McGovern has not learned to cope with this tactic yet. Humphrey used it again in California, with different issues, and once again George found himself working overtime to deny wild, baseless charges that he was: (1) Planning to scuttle both the Navy and the Air Force, along with the whole Aerospace industry, and (2) He was a sworn foe of all Jews, and if he ever got to the White House he would immediately cut off all military aid to Israel and sit on his hands while Russian-equipped Arab legions drove the Jews into the sea.
McGovern scoffed at these charges, dismissing them as "ridiculous lies," and repeatedly explained his position on both issues -- but when they counted the votes on election night it was obvious that both the Jews and the Aerospace workers in Southern California had taken Humphrey's bait. All that saved McGovern in California was a long-overdue success among black voters, strong support from chicanos, and a massive pro-McGovern Youth Vote.
This is a very healthy power base, if he can keep it together -- but it is not enough to beat Nixon in November unless McGovern can figure out some way to articulate his tax and welfare positions a hell of a lot more effectively than he did in California. Even Hubert Humphrey managed to get McGovern tangled up in his own economic proposals from time to time during their TV debates in California -- despite the fact that toward the end of that campaign Humphrey's senile condition was so obvious that even I began feeling sorry for him.
Indeed. Sorry. Senile. Sick. Tangled. . . That's exactly how I'm beginning to feel. All those words and many others, but my brain is too numb to spit them out of the memory bank at this time. No person in my condition has any business talking about Hubert Humphrey's behavior. My brain has slowed down to the point of almost helpless stupor. I no longer even have the energy to grind my own teeth.
So this article is not going to end the way I thought it would. . . and looking back at the lead I see that it didn't even start that way either. As for the middle, I can barely remember it. There was something about making a deal with Mankiewicz and then Seizing Power in American Samoa, but I don't feel ready right now. Maybe later. . .
Way out on the far left corner of this desk I see a note that says "Call Mankiewicz -- Miami Hotel rooms."

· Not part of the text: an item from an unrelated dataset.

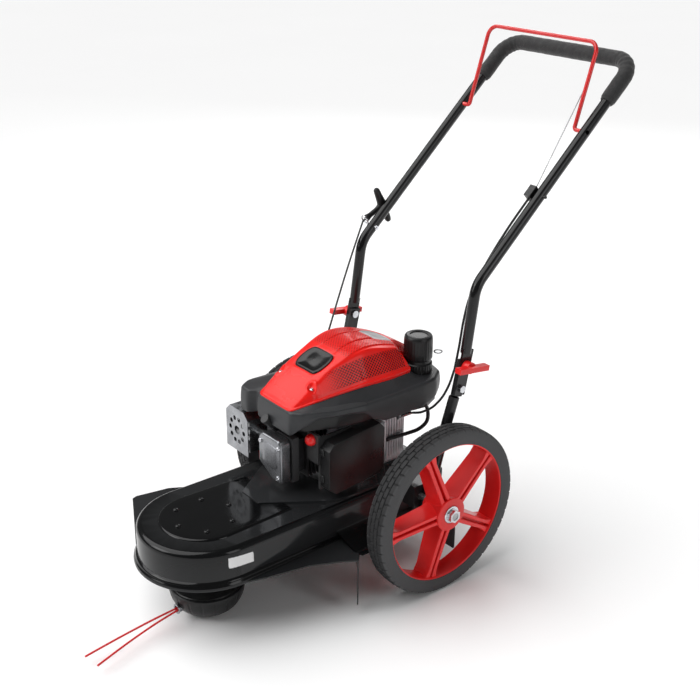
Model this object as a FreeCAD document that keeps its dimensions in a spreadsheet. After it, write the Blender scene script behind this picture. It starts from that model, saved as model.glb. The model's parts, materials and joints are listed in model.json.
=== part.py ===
"""Walk-behind wheeled string trimmer: petrol engine, belt-driven line head, folding handle.

Millimetres.  +Z up, the machine drives towards -Y and its left side is +X.  The origin is on
the ground under the middle of the machine's own box; the wheel axle lies on Y = axle_back.
"""
import FreeCAD, Part
import math
import os
import re

import Sketcher
from FreeCAD import Placement, Rotation, Vector

# Driving dimensions.  Every alias has an underscore, which is how bind() finds it.
DRIVING = (
    ("wheel_radius", 178.0), ("axle_high", 178.0), ("tyre_width", 46.0), ("tyre_depth", 30.0),
    ("rim_wall", 11.0), ("hub_radius", 34.0), ("hub_gap", 5.8), ("hub_length", 64.0),
    ("face_reach", 57.0),
    ("spoke_width", 26.0), ("spoke_depth", 16.0), ("axle_radius", 8.0), ("run_gap", 0.05),
    ("body_gap", 0.4), ("axle_back", 1.0), ("nut_height", 11.0),
    ("head_reach", 413.6), ("deck_half", 130.0), ("deck_top", 205.5), ("deck_low", 131.0),
    ("deck_rear", 92.0), ("sheet_wall", 2.5), ("deck_round", 12.0),
    ("pan_thick", 3.0), ("lip_radius", 138.0), ("pan_rear_half", 140.0),
    ("guard_radius", 301.0), ("guard_low", 72.0), ("guard_start", 45.0), ("guard_sweep", 94.0),
    ("tongue_low", 27.0), ("tongue_sweep", 4.5),
    ("flap_half", 188.0), ("flap_low", 33.0), ("flap_back", 78.0), ("flap_thick", 4.0),
    ("plate_thick", 5.0), ("crank_reach", 75.0), ("shaft_radius", 12.7),
    ("spindle_radius", 10.0), ("bearing_radius", 20.0), ("bearing_height", 11.0),
    ("housing_radius", 70.0), ("screw_circle", 59.3), ("screw_radius", 3.0),
    ("pulley_low", 136.0), ("pulley_high", 154.0), ("drive_pitch", 44.0), ("driven_pitch", 50.0),
    ("belt_half", 4.0), ("pulley_flange", 7.0), ("head_radius", 75.0), ("head_top", 62.0),
    ("head_low", 0.0), ("line_radius", 2.0),
    ("case_radius", 68.0), ("case_high", 300.0), ("cylinder_half", 42.0),
    ("cylinder_front", 232.0), ("cylinder_low", 236.0), ("cylinder_high", 332.0),
    ("valve_depth", 26.0), ("flywheel_radius", 88.0), ("flywheel_low", 354.0),
    ("shroud_low", 350.0), ("shroud_high", 400.0), ("shell_wall", 3.0), ("cowl_high", 484.0),
    ("reel_radius", 46.0), ("reel_low", 412.0),
    ("cap_left", 62.0), ("cap_back", 74.0), ("cap_radius", 30.0), ("cap_low", 403.0),
    ("cap_high", 484.0), ("neck_radius", 18.0),
    ("filter_in", 82.0), ("filter_out", 116.0), ("filter_front", 202.0), ("filter_rear", 58.0),
    ("bulb_radius", 12.0), ("bulb_high", 334.0), ("filter_low", 225.0), ("filter_high", 348.0),
    ("muffler_in", 78.0), ("muffler_out", 156.0), ("muffler_front", 256.0),
    ("muffler_low", 248.0), ("muffler_high", 344.0),
    ("tube_radius", 11.0), ("tube_wall", 1.5), ("leg_half", 175.2), ("leg_gap", 0.4),
    ("flat_thick", 5.4), ("flat_half", 14.0), ("bolt_radius", 4.0),
    ("pivot_back", 84.0), ("pivot_high", 402.7), ("knob_back", 94.0), ("knob_high", 449.6),
    ("knee_back", 116.3), ("knee_high", 611.9), ("bar_back", 535.6), ("bar_high", 1000.0),
    ("bar_bend", 45.0), ("knee_bend", 60.0), ("foam_radius", 16.0), ("foam_leg", 62.0),
    ("bail_radius", 4.25), ("bail_inset", 25.2), ("bail_reach", 186.680), ("bail_off", 3.825),
    ("bail_top_reach", 35.759), ("bail_top_off", 90.328), ("bail_bend", 22.0),
    ("clip_reach", 347.944), ("clip_off", 1.839), ("clip_bolt", 3.0),
    ("wire_reach", 94.832), ("wire_off", 44.172), ("guide_reach", 44.741), ("guide_off", 10.504),
    ("guide_gap", 10.8), ("guide_bolt_reach", 40.052), ("guide_bolt_off", -0.009),
    ("knob_span", 40.0), ("grip_span", 90.0), ("slot_sweep", 50.0), ("cable_radius", 2.5),
    ("rope_radius", 2.0),
)

# Sizes that follow from others: the wheels stand off the handle's legs and the bail hangs between them.
FOLLOWING = {
    "rim_radius": "(wheel_radius - tyre_depth)",
    "hub_inner": "(leg_half + tube_radius + hub_gap)",
    "hub_outer": "(leg_half + tube_radius + hub_gap + hub_length)",
    "tyre_face": "(leg_half + tube_radius + hub_gap + face_reach)",
    "bail_half": "(leg_half - bail_inset)",
}

doc = FreeCAD.newDocument("WheeledTrimmer")
sheet = doc.addObject("Spreadsheet::Sheet", "Sizes")
for row, (alias, value) in enumerate(DRIVING, 1):
    sheet.set(f"A{row}", alias)
    sheet.set(f"B{row}", str(value))
    sheet.setAlias(f"B{row}", alias)
doc.recompute()

SUBPARTS = []
LEFT = 1
RIGHT = -1


def spell_out(expression):
    """The expression with each following size written out in driving ones."""
    for name, meaning in FOLLOWING.items():
        expression = re.sub(rf"\b{name}\b", meaning, expression)
    return expression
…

That's right. He was holding three rooms for us at the convention. Probably I should call him right away and firm that up. . . or maybe not.
But what the hell? These things can wait. Before my arms go numb there were one or two points I wanted to make. This is certainly no time for any heavy speculation or long-range analysis -- on any subject at all, but especially not on anything as volatile and complex as the immediate future of George McGovern vis-à-vis the Democratic Party.
Yet it is hard to avoid the idea that McGovern has put the Party through some very drastic changes in the last few months. The Good Ole Boys are not pleased with him. But they can't get a grip on him either -- and now, less than three weeks before the convention, he is so close to a first-ballot victory that the old hacks and ward-heelers who thought they had total control of the Party less than six months ago find themselves skulking around like old winos in the side alleys of presidential politics -- first stripped of their power to select and control delegations, then rejected as delegates themselves when Big Ed took his overcrowded bandwagon over the high side on the first lap. . . and now, incredible as it still seems to most of them, they will not even be allowed into the Party convention next month.
One of the first people I plan to speak with when I get to Miami is Larry O'Brien: shake both of his hands and extend powerful congratulations to him for the job he has done on the Party. In January of 1968 the Democratic Party was so fat and confident that it looked like they might keep control of the White House, the Congress, and in fact the whole U.S. Government almost indefinitely. Now, four and a half years later, it is a useless bankrupt hulk. Even if McGovern wins the Democratic nomination, the Party machinery won't be of much use to him, except as a vehicle.
"Traditional Politics with a Vengeance" is Gary Hart's phrase -- a nutshell concept that pretty well describes the theory behind McGovern's amazingly effective organization.
"The Politics of Vengeance" is a very different thing -- an essentially psychotic concept that Hart would probably not go out of his way to endorse.
Vehicle. . . vehicle. . . vehicle -- a very strange looking word, if you stare at it for eight or nine minutes. . . "Skulking" is
another interesting-looking word.
And so much for that.
The morning news says Wilbur Mills is running for President again. He has scorned all invitations to accept the Number Two spot with anyone else -- especially George McGovern. A very depressing bulletin. But Mills must know what he's doing. His name is said to be magic in certain areas. If the Party rejects McGovern, I hope they give it to Mills. That would just about make the nut.
Another depressing news item -- out of Miami Beach this time -- says an unnatural number of ravens have been seen in the city recently. Tourists have complained of being kept awake all night by "horrible croaking sounds" outside their hotel windows. "At first there were only a few," one local businessman explained. "But more and more keep coming. They're building big nests in the trees along Collins Avenue. They're killing the trees and their droppings smell like dead flesh."
Many residents say they can no longer leave their windows open at night, because of the croaking. "I've always loved birds," said another resident. "But these goddamn ravens are something else!"
Later in June
Mass Burial for Political Bosses in New York. . . McGovern over the Hump. . . The Death by Beating of a Six-Foot Blue-Black Serpent. . . What Next for the Good Ole Boys?. . . Anatomy of a Fixer. . . Treachery Looms in Miami. . .
It is now clear that this once small devoted band has become a great surging multitude all across this country -- and it will not be denied.
-- George McGovern, on the night of the New York primary
The day after the New York primary I woke up in a suite on the twenty-fourth floor of Delmonico's Hotel on Park Avenue with a hellish wind tearing both rooms apart and rain coming in through all the open windows. . . and I thought: Yes, wonderful, only a lunatic would get out of bed on a day like this; call room service for grapefruit and coffee, along with a New York Times for brain food, and one of those portable brickdome fireplaces full of oil-soaked sawdust logs that they can roll right into the suite and fire up at the foot of the bed.